- [TASK DESCRIPTION] In the listing below, count the lines with "JSON" and report only the figure.
## BEGIN
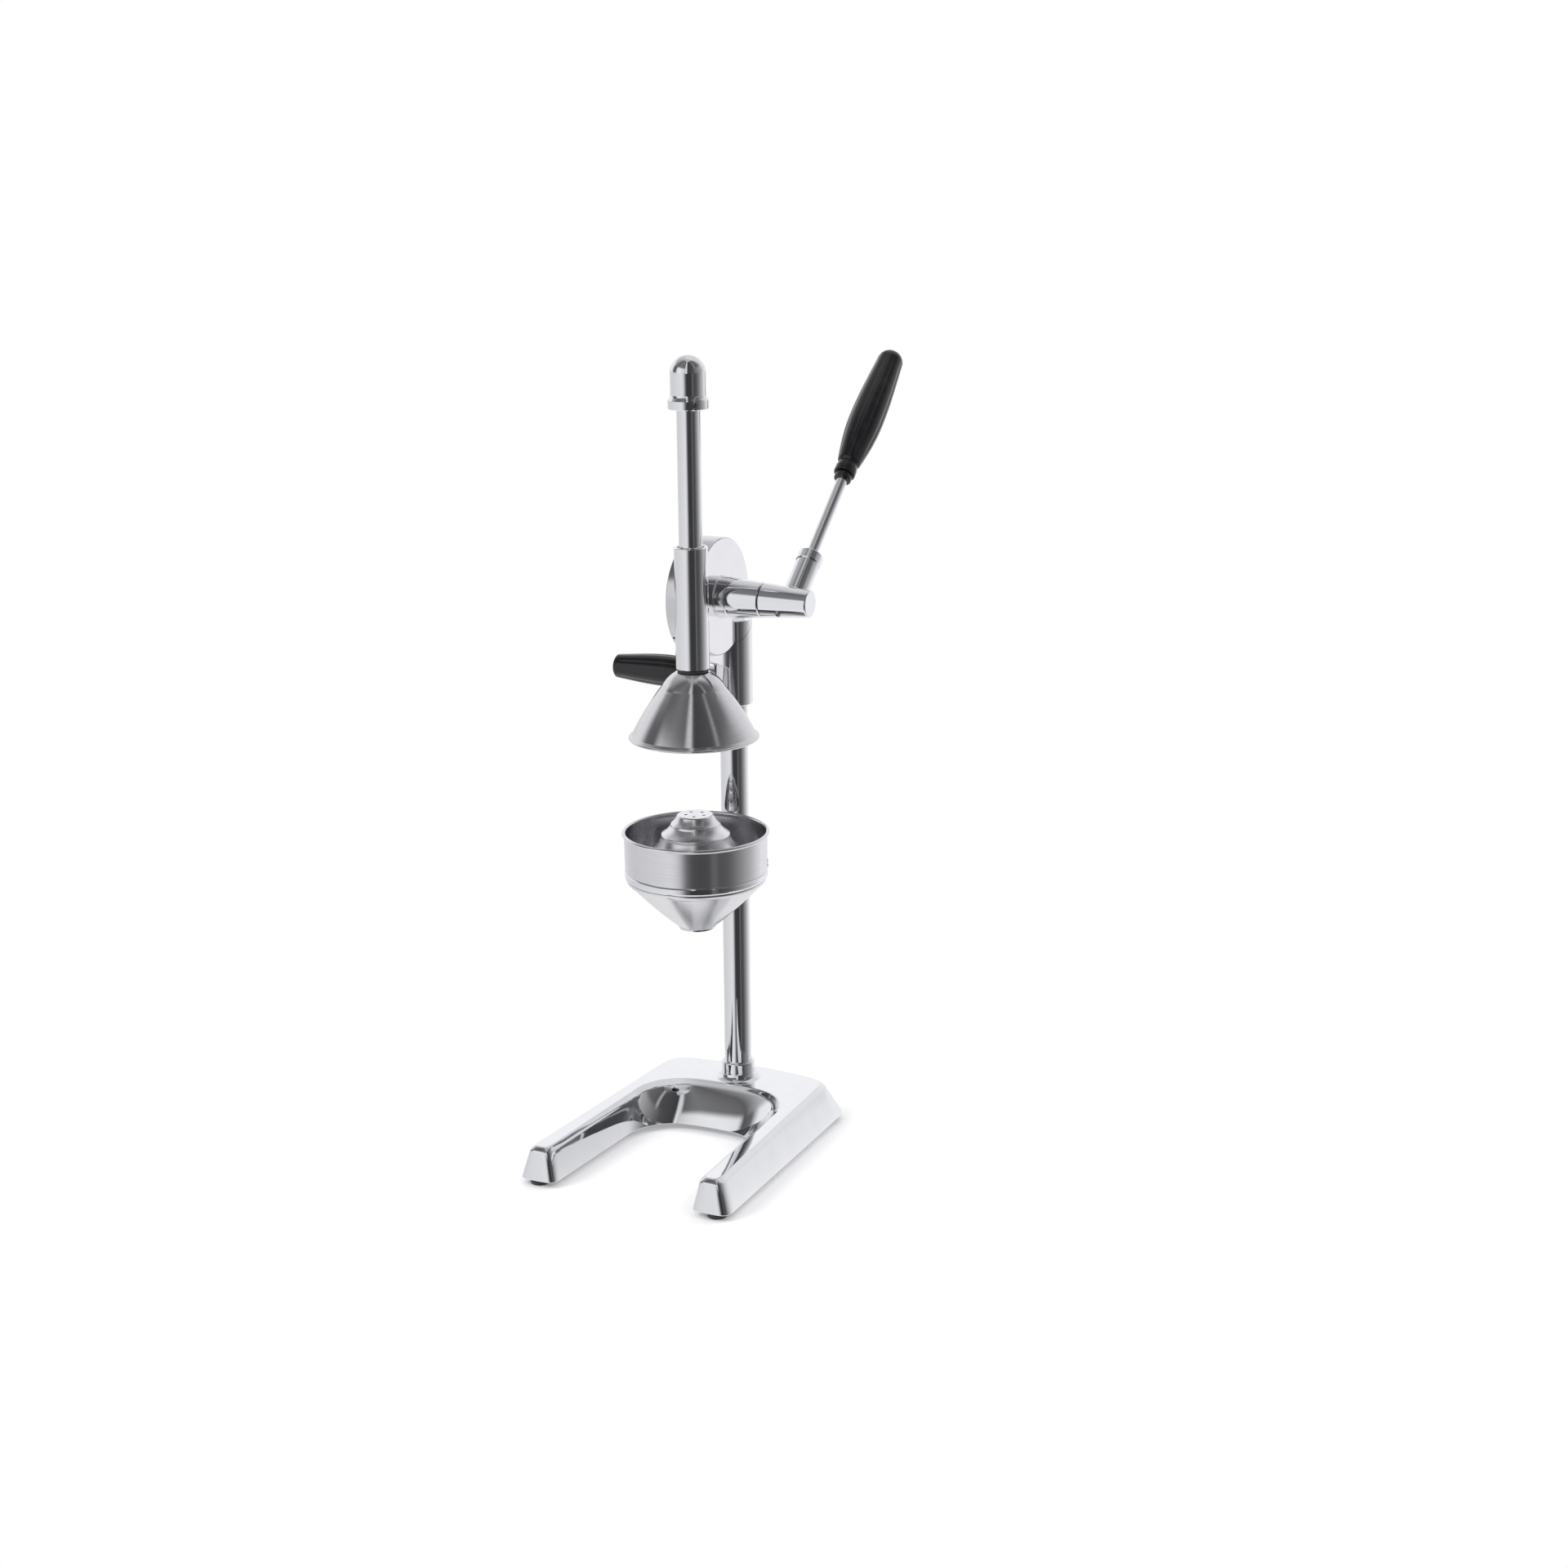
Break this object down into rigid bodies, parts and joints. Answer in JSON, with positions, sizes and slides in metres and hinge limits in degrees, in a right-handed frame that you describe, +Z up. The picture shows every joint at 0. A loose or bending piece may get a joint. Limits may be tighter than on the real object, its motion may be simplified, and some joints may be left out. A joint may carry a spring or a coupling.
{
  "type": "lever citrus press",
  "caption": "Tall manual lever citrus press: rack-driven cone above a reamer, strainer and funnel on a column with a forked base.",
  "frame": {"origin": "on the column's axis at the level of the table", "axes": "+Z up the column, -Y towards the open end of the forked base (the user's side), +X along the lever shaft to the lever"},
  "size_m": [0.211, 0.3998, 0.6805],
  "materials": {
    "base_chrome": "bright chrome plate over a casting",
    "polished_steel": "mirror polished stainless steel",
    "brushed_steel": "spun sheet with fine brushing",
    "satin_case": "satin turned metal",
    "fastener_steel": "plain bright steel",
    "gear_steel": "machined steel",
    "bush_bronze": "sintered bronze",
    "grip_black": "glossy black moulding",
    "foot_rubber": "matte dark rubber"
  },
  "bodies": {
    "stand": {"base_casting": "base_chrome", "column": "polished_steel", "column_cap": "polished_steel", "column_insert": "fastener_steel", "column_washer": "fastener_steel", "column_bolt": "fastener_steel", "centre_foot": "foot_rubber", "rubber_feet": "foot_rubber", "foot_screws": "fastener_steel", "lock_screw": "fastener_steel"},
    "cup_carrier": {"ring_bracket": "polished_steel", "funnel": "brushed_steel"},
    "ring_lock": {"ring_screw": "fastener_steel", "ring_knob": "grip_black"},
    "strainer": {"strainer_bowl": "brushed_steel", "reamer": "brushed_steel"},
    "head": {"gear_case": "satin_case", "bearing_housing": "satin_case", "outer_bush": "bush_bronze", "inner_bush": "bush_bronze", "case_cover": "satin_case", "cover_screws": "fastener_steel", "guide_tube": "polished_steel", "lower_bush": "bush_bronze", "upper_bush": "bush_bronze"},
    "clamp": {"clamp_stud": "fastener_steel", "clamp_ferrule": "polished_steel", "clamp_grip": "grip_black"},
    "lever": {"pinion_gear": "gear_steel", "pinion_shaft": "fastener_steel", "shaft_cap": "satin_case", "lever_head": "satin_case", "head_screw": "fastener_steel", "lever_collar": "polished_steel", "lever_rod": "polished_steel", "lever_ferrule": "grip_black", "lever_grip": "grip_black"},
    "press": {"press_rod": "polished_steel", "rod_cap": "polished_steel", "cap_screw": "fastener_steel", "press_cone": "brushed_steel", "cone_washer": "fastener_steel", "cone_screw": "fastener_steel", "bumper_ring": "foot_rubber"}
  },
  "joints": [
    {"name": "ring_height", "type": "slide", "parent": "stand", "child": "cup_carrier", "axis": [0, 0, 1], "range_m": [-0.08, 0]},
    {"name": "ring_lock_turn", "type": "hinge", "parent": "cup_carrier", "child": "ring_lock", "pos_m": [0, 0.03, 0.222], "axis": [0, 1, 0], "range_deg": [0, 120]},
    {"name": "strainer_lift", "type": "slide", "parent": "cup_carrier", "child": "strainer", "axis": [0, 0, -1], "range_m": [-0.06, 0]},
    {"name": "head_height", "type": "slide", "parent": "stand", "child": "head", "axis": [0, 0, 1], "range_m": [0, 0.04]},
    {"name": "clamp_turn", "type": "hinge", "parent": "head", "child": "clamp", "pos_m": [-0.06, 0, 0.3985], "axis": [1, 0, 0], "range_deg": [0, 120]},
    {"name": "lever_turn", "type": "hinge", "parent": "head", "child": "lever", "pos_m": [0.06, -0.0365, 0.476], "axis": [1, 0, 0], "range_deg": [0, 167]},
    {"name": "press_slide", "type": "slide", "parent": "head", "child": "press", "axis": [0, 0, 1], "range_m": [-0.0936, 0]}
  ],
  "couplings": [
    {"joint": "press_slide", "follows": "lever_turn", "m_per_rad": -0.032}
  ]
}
## END
## BEGIN
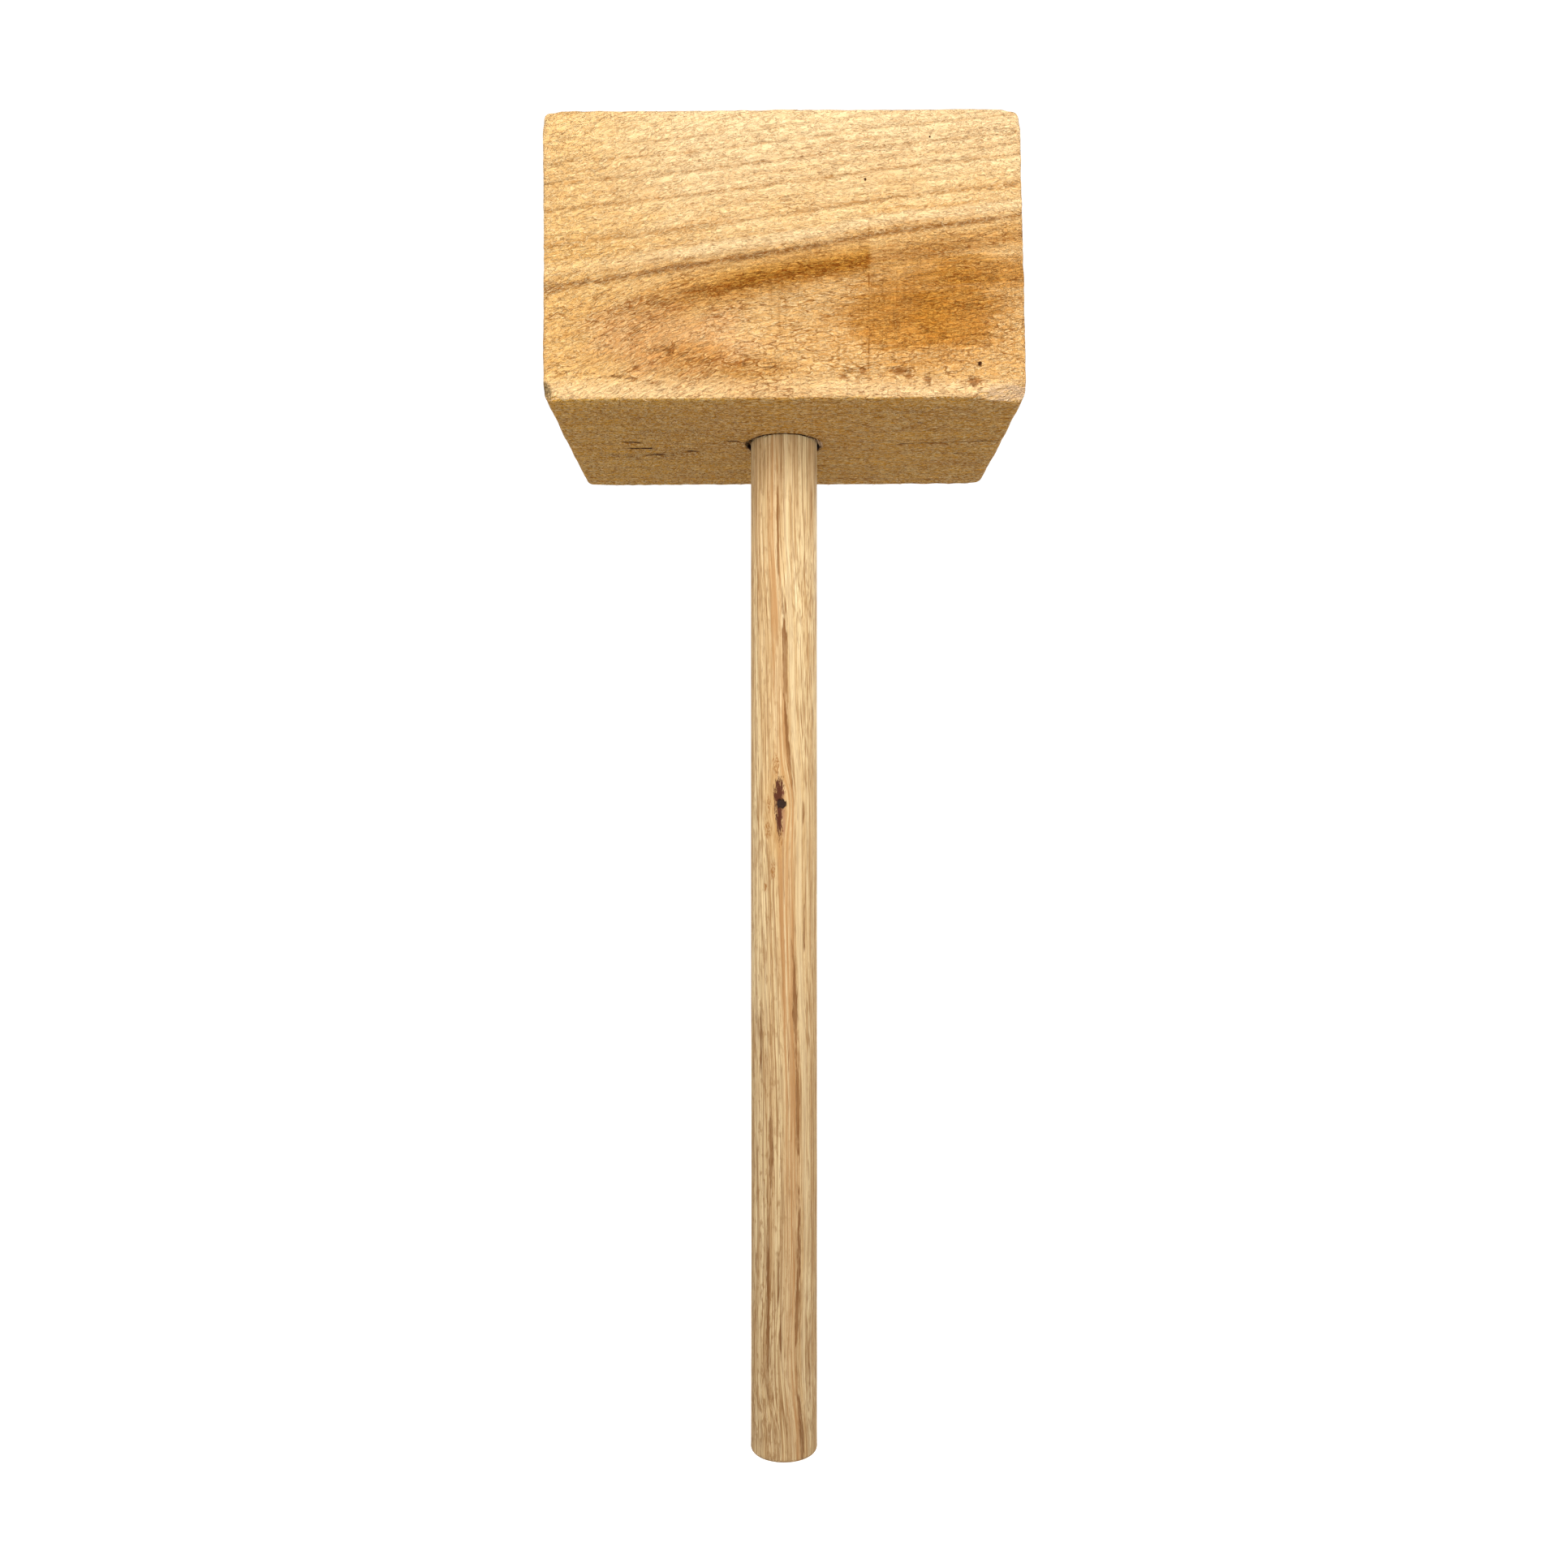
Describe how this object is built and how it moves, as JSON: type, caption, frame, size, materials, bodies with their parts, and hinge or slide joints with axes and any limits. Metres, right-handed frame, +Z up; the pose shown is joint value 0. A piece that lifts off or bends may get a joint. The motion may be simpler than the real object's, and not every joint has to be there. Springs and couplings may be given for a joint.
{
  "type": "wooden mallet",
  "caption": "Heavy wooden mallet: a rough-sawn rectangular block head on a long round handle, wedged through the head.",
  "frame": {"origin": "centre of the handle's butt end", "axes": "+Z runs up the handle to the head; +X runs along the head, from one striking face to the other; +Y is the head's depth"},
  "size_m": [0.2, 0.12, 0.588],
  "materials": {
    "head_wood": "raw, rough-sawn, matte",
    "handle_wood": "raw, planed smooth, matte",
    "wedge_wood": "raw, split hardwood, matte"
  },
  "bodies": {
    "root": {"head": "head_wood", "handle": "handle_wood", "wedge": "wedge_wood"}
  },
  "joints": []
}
## END
- [RESULT FOR THIS EXERCISE] 2